* Challenge:
Copy all of the material below exactly.

* Recorded information:
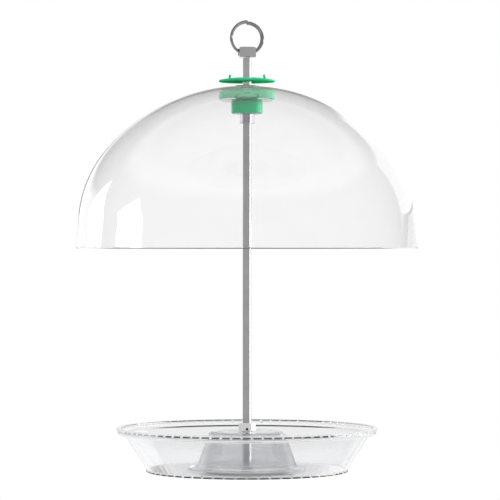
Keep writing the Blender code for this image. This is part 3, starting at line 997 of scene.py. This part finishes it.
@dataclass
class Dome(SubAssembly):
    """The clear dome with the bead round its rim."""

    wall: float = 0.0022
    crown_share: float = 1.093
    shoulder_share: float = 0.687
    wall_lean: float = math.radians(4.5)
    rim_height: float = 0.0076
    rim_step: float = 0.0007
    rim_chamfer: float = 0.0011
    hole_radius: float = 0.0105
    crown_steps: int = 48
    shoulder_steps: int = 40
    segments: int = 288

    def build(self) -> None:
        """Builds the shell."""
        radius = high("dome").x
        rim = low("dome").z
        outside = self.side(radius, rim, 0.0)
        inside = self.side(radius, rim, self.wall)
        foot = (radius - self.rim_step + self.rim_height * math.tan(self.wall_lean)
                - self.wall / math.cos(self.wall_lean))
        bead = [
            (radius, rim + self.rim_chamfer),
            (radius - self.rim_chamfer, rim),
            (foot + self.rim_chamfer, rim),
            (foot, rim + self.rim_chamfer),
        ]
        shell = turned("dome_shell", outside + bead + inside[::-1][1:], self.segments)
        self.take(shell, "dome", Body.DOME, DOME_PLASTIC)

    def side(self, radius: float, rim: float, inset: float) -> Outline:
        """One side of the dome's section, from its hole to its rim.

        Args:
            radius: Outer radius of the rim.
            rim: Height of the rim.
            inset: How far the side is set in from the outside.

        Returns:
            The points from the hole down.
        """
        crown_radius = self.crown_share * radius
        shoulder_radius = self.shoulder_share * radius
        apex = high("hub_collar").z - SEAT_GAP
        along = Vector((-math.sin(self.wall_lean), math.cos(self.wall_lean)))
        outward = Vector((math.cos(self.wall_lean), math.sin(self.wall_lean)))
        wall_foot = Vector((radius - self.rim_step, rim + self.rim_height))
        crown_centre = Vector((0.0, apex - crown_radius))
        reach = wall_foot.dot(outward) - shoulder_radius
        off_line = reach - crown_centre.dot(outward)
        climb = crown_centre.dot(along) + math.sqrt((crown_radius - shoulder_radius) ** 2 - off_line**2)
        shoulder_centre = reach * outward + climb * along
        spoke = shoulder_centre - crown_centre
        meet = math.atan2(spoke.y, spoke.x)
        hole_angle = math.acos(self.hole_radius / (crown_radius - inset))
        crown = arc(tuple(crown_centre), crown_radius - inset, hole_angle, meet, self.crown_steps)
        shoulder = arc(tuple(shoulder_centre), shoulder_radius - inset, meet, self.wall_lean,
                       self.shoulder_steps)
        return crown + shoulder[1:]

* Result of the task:
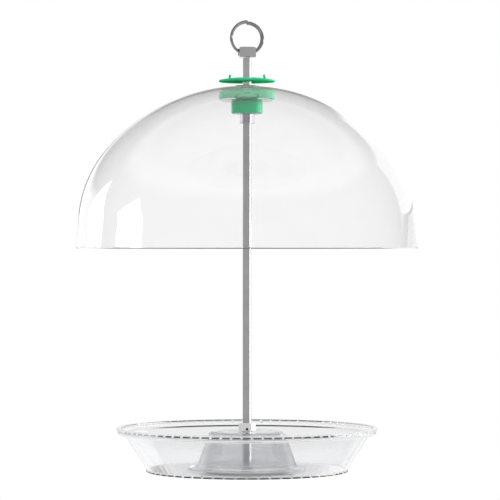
Keep writing the Blender code for this image. This is part 3, starting at line 997 of scene.py. This part finishes it.
@dataclass
class Dome(SubAssembly):
    """The clear dome with the bead round its rim."""

    wall: float = 0.0022
    crown_share: float = 1.093
    shoulder_share: float = 0.687
    wall_lean: float = math.radians(4.5)
    rim_height: float = 0.0076
    rim_step: float = 0.0007
    rim_chamfer: float = 0.0011
    hole_radius: float = 0.0105
    crown_steps: int = 48
    shoulder_steps: int = 40
    segments: int = 288

    def build(self) -> None:
        """Builds the shell."""
        radius = high("dome").x
        rim = low("dome").z
        outside = self.side(radius, rim, 0.0)
        inside = self.side(radius, rim, self.wall)
        foot = (radius - self.rim_step + self.rim_height * math.tan(self.wall_lean)
                - self.wall / math.cos(self.wall_lean))
        bead = [
            (radius, rim + self.rim_chamfer),
            (radius - self.rim_chamfer, rim),
            (foot + self.rim_chamfer, rim),
            (foot, rim + self.rim_chamfer),
        ]
        shell = turned("dome_shell", outside + bead + inside[::-1][1:], self.segments)
        self.take(shell, "dome", Body.DOME, DOME_PLASTIC)

    def side(self, radius: float, rim: float, inset: float) -> Outline:
        """One side of the dome's section, from its hole to its rim.

        Args:
            radius: Outer radius of the rim.
            rim: Height of the rim.
            inset: How far the side is set in from the outside.

        Returns:
            The points from the hole down.
        """
        crown_radius = self.crown_share * radius
        shoulder_radius = self.shoulder_share * radius
        apex = high("hub_collar").z - SEAT_GAP
        along = Vector((-math.sin(self.wall_lean), math.cos(self.wall_lean)))
        outward = Vector((math.cos(self.wall_lean), math.sin(self.wall_lean)))
        wall_foot = Vector((radius - self.rim_step, rim + self.rim_height))
        crown_centre = Vector((0.0, apex - crown_radius))
        reach = wall_foot.dot(outward) - shoulder_radius
        off_line = reach - crown_centre.dot(outward)
        climb = crown_centre.dot(along) + math.sqrt((crown_radius - shoulder_radius) ** 2 - off_line**2)
        shoulder_centre = reach * outward + climb * along
        spoke = shoulder_centre - crown_centre
        meet = math.atan2(spoke.y, spoke.x)
        hole_angle = math.acos(self.hole_radius / (crown_radius - inset))
        crown = arc(tuple(crown_centre), crown_radius - inset, hole_angle, meet, self.crown_steps)
        shoulder = arc(tuple(shoulder_centre), shoulder_radius - inset, meet, self.wall_lean,
                       self.shoulder_steps)
        return crown + shoulder[1:]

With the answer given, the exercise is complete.